Musher Kate Persons wrote about the Hope 1991 race from Alaska, across the Bering Strait into eastern Asia in the Nov/Dec 1991 issue of Mushing Magazine. "Throughout the trip, we marveled at and envied the ease with which the Chukchi mushers and their dogs traveled in extreme wind and weather. Their teams were beautifully disciplined and conditioned, as would be expected, since these men are reindeer herders and hunters and use their dogs daily to earn their livelihood. The dogs had not been bred or trained with racing in mind, of course. They were tough and powerful work dogs of every shape and size, mostly longhaired and perfectly suited to endure the harsh Chukotkan weather. In spite of their relatively short legs and heavy builds, they trotted with surprising speed and fluid movement."

Well known horse writer, Elwyn Hartley Edwards once wrote that "The modern Thoroughbred is, indeed, a remarkable achievement; it is far larger, infinitely more  elegant and incomparably faster than the early product.
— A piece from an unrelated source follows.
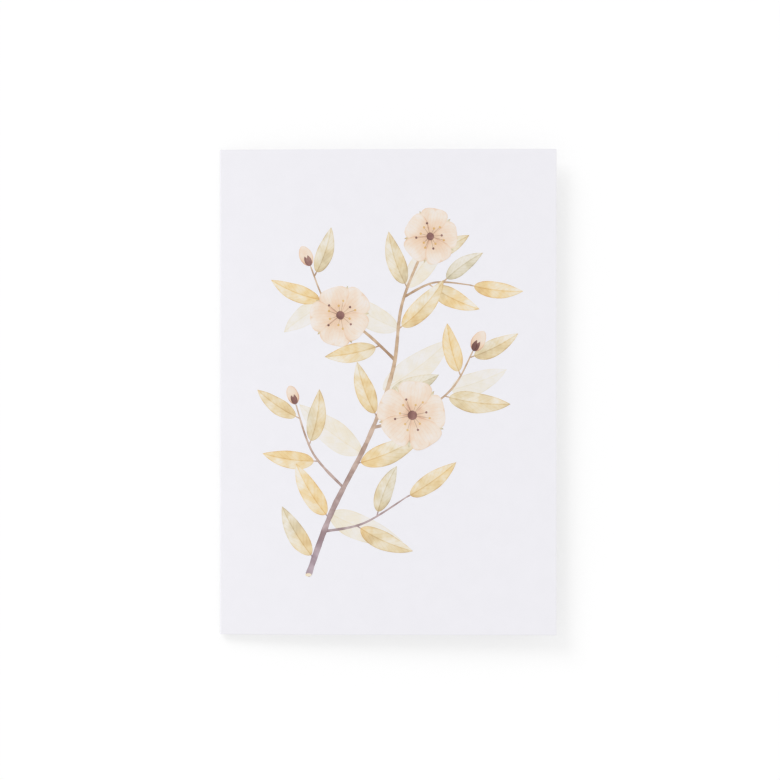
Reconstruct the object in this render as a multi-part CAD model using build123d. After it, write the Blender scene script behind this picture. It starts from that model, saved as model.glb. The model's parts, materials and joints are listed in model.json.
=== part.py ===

However it is neither as sound nor enduring as the 'prototype' racehorse, which was more closely related to the Arab. No present-day horse could compete in stamina with a horse of the caliber of The Great Eclipse (1764-1789) who often ran three four-mile heats in a day, under weights that would now be unthinkable, and was never beaten." (The Larousse Guide to Horses and Ponies of the World, copyright The Hamlyn Publishing Group Ltd. 1979, Elwyn Hartley Edwards, page 7.)

Another factor that we don't see with our eyes is oxygen consumption and the ability to metabolize energy into sustained athletic performance. While most mammals can increase output to about 10 times their resting rate, humans and horses, with genetic talent and proper training can achieve about 20 times their resting rate. Tests performed in 1981 on four species of canids indicated that they were 2 to 3 times higher than mammals in general - a 30 fold increase. This has to do with mitochondria. For those whose biology is a little rusty, mitochondria are small cellular particles, or organelles, which are located in the cytoplasm, between the nucleus and the outer membrane of cells. Their main function is aerobic energy production, and they also contain a small amount of their own DNA.  Mitochondrial DNA is also what is used to trace back the genetic history of populations of living things, including Inuit Dogs. 

We know that the Inuit Sled Dog is something special. However, as a visual species, we humans must take care not to get so "focused" on the visual and cosmetic minutiae, so trapped in the minor details that we lose sight of what it is that makes them so special. Although they are "visually" similar to other dogs in many ways, the essence of what makes them a priceless resource of Pleistocene genetics and behaviors is not always easy to describe to someone who questions why we hope to preserve them, and who demands to be "shown" what makes them worth preserving. Perhaps somewhere in their near future we will be able to compare them biologically and genetically to other dogs to put them in true perspective, but for now we can start by telling our questioners that Inuit Sled Dogs are definitely more than meets the eye.